Science for Health
The Polycomb (PcG) group of proteins regulate the expression of fundamental genes that determine cell fate. PcG proteins are essential for stem cell maintenance and embryonic development. Three families of complexes containing PcG proteins have been identified in Drosophila to date: Polycomb Repressive Complex 1 and 2 (PRC1 and PRC2) and PhoRC.
The core of the PRC2 complex consists of four components: the catalytic subunit EZH2, EED, SUZ12 and RbAp46/48. PRC2 is the only known enzyme capable of di- and tri-methylating lysine 27 of histone H3, an event that is believed to be required to establish repression of PcG target genes. Intriguingly, although EZH2 harbours the methyltransferase activity within its SET domain, at least two other subunits (EED and SUZ12) are required for the functional activity of the complex.

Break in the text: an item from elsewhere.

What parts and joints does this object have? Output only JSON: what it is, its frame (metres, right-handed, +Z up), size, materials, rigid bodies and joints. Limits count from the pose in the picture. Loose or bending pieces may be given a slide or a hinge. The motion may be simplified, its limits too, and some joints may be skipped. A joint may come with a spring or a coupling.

Following up our previous work on the human histone methyltransferase SET7/9, we are currently undertaking functional and structural studies on the Polycomb Repressive Complex 2 (Figure 3). We have recently shown (Margueron, et al., 2009) that the aromatic cage of EED specifically binds histone tails carrying trimethyl-lysine residues associated with repressive chromatin marks, and that this leads to the allosteric activation of the methyltransferase activity of PRC2. Mutations in EED that prevent binding to repressive trimethyl-lysine marks abolish the activation of PRC2 in vitro and in Drosophila reduce global H3K27 methylation and interfere with development. Our work shows the functional and structural basis for epigenetic self-renewal and leads us to conclude that PRC2 readout of H3K27me3 is key to the propagation of this repressive mark.